3. Critique of the Dissenting Judgment
In the author’s view, the dissenting judgment in Munir Zulu suffers from a formalist and literalist interpretive approach that strips the Constitution of its normative core. By focusing narrowly on Article 79, the dissenting judgement reduced the Constitution to a procedural manual, devoid of values or purpose.
Such an approach risks endorsing elite constitutionalism, wherein the political class amends the Constitution for partisan or expedient purposes, while the citizenry watches from the sidelines. This vision is antithetical to Zambia’s post colonial constitutional evolution, which has sought to reposition the people as the primary authors of their governance architecture.

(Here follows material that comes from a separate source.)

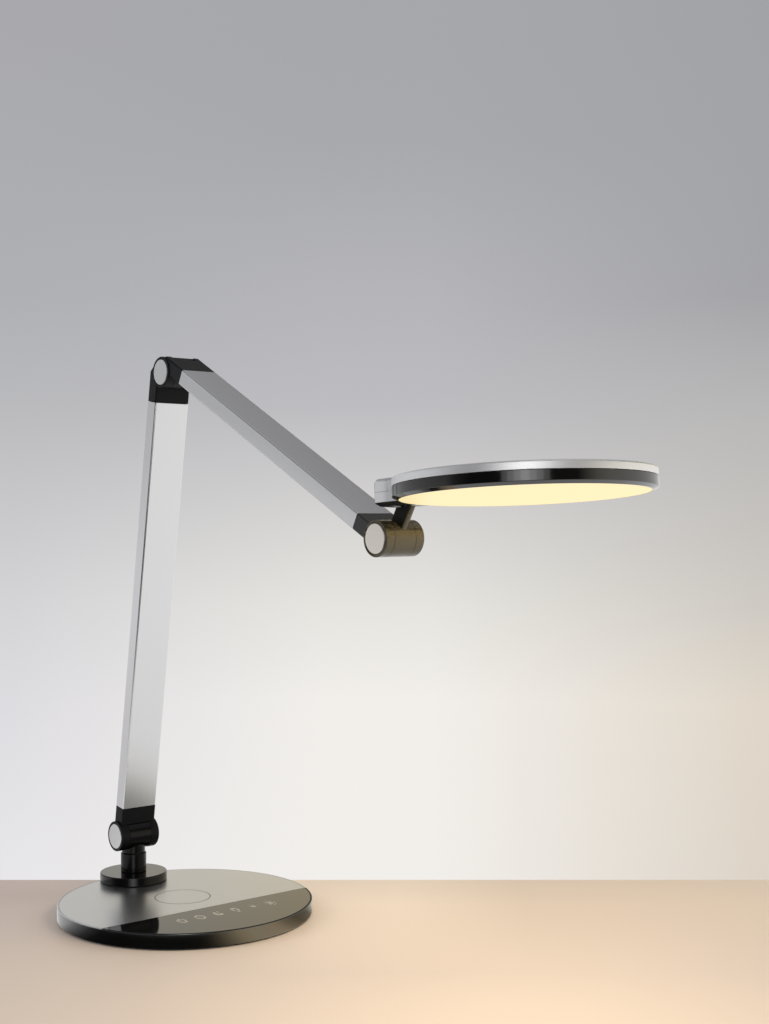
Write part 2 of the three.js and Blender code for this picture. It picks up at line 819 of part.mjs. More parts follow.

4. The Way Forward: Withdrawal as a Constitutional Necessity
In light of the Court’s Judgment, deferring the Bill is clearly not enough. The continued pursuit of Bill No. 7, even at a future date would be an affront to constitutional governance. Withdrawal is not merely a political choice; it is a constitutional imperative. To persist would:
• Undermine judicial authority;
• Weaken public confidence in democratic institutions;
• And risk precipitating a constitutional crisis.
A re-engagement with the people, through deliberate civic education, public consultation, and transparent dialogue, must precede any legitimate attempt to amend the Constitution.
5. Conclusion
The judgment in Munir Zulu and Celestine Mukandila v. Attorney General is a seminal reaffirmation of the people’s primacy in constitutional governance. It cautions against stealth amendments and elite driven reform, reminding all arms of government that the legitimacy of constitutional change flows not from Parliament, but from the people themselves.
Bill No. 7 of 2025 is no longer a constitutional proposal; it is a poisoned chalice. Its withdrawal is not a concession, it is a corrective act of democratic responsibility.
In constitutional democracy, the ultimate authority does not lie in the halls of Parliament but in the hearts of the people. And when those people are excluded, the Constitution becomes not a covenant, but a command, legal, perhaps, but never legitimate.